映画日記

夫婦 / 成瀬巳喜男
夫・上原謙、妻・杉葉子、夫婦が居候させてもらう同僚武村に三國連太郎。1953年の作品なので、とにかく三國連太郎が若いんですが、色気全開。夫婦は倦怠期の設定なのだが、杉葉子が初々しいので少し違和感がある。でもその分三國連太郎が恋心を抱いてしまうのには納得できた。
上原謙は成瀬作品でおなじみのダメ亭主。対する三國連太郎は、女心の分かる優男。この上原謙演じるようなダメ亭主が世の中の大部分を占めていたころ、男の人は生きやすかったのかもしれない。※ここから先は非常に主観的な感想です。

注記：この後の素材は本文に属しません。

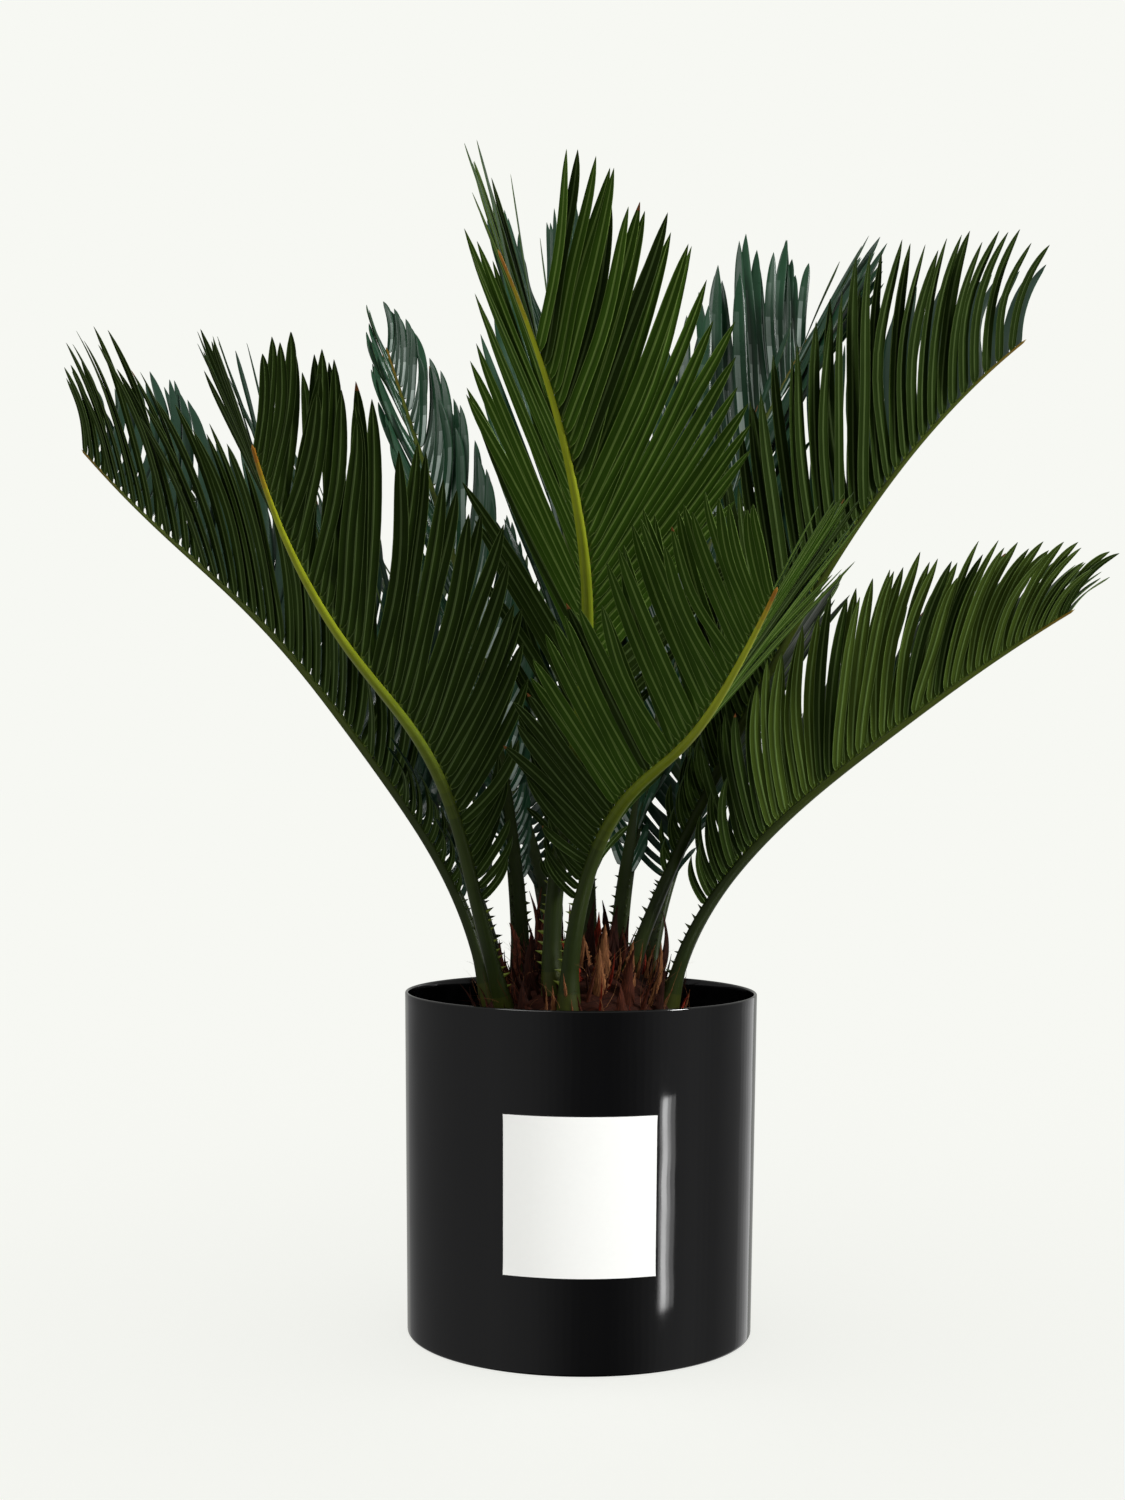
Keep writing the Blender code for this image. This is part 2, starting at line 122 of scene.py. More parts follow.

自分のことはさておき、様々なことを妻に求める。出来ない場合は叱る。妻は口答えせずに反省する。仕事をしていればいいという安心感。このような条件が容認されたのは、やはり妻はまだまだ養ってもらうものという世の中だったからだろう。女が一人で生きていくのは、まだまだ障害が多く、よっぽどの覚悟がいる時代だったのではないだろうか。と、いうことを考えてしまうほどに上原謙のセリフには妻に対する配慮がない。対する三國連太郎は、とにかく優しい。「モテ」という観点からすると三國連太郎の圧勝である。現代における「モテ」の原点を見たような気がする。女性の生き方が自由になればなるほど、男性にこの「モテ」要素が要求されてきたわけである。
しかしこの「モテ」最近多用されすぎていないだろうか?みんなそんなに「モテ」たいのであろうか?上原謙だっていいんだよというときだってないだろうか?杉葉子だって、気を使って牛肉を土産に買ってきた夫に対してひどく無神経な発言をする。そんなことくらいでは、夫婦はダメになってしまわない世の中だったのだろう。と、いうことは現代のもろい夫婦関係の中ではこの「モテ」要素は必要なものなのかもしれない。まだまだ私の「モテ」に対する考えは浅いのであろう。